Step 9: Re-Energize Machine: List the steps to be taken when the maintenance ends and the machine is ready to be put back in service, including:
- Checking the machinery to ensure equipment components are operationally intact and controls are in neutral;
- Checking the work area to ensure it’s been cleared of unnecessary tools, equipment and personnel;
- Removing locks and tags (note that in several jurisdictions, only the worker that places the lock or tag is allowed to remove it);
- Restart the machine; and
- Notify affected workers that the maintenance is done.
- Requirements for Temporary Removal of Lockout Devices
Specify procedures to be followed in case lockout devices or tags must be temporarily removed from the energy-isolating device and the machine or equipment must be temporarily energized, e.g., to test or position the machine, equipment or components.
- Requirements for Shift & Personnel Changes
Set out specific procedures to ensure continuity of lockouts that are still taking place when shift or personnel changes occur so that the incoming shift is totally aware of the lockout process and the shift or personnel changes don’t disrupt implementation and completion of the lockout procedure.
- Group Lockouts
Because of their reliance on a single authorized individual, lockout procedures can be pretty cumbersome to implement, especially where a large group of workers or number of energy-isolating devices is involved. To deal with this problem, Alberta, BC, Newfoundland and Yukon allow for the use of a group lockout procedure implemented by multiple workers. If you’re from one of those jurisdictions, you can provide for group lockout as long as you comply with all the safeguards required for implementing a group procedure.
Other jurisdictions (including Nova Scotia, New Brunswick and Manitoba) that don’t expressly permit group lockout leave the door slightly ajar by giving employers the right to implement alternative methods when the prescribed lockout method isn’t practicable as long as the alternative provides protection that’s equivalent or greater. Group lockout may qualify as an acceptable alternative.

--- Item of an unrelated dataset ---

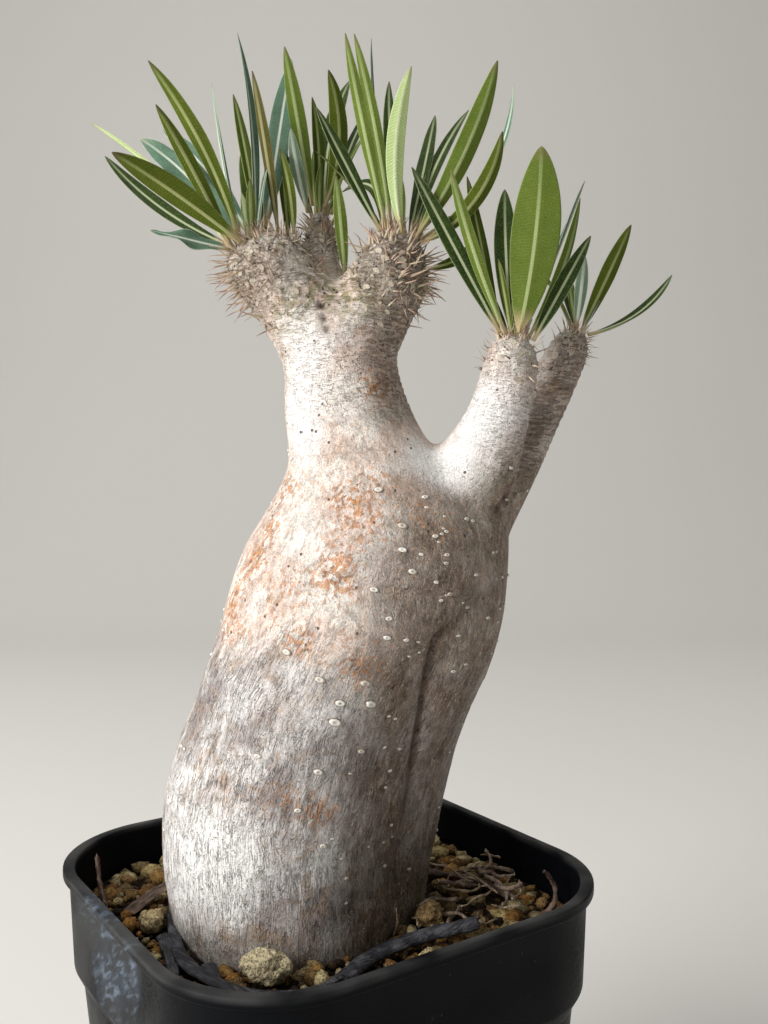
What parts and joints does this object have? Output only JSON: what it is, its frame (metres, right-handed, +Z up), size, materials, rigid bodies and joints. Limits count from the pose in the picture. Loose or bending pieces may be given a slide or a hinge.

- Coordination of Lockout Measures with Outside Contractors
The policy must explain how lockout activities will be carried out and coordinated when outside contractors perform or are affected by your lockout procedures. Specifically, you need to ensure contractors are made aware of the procedures you use and, to the extent they’re expected to carry out maintenance operations requiring lockout, implement either:
- Your lockout procedure; or
- Another procedure that’s suitable for the machinery being serviced and maintenance performed, compliant with OHS regulations and at least equally effective in protecting workers as your own procedure.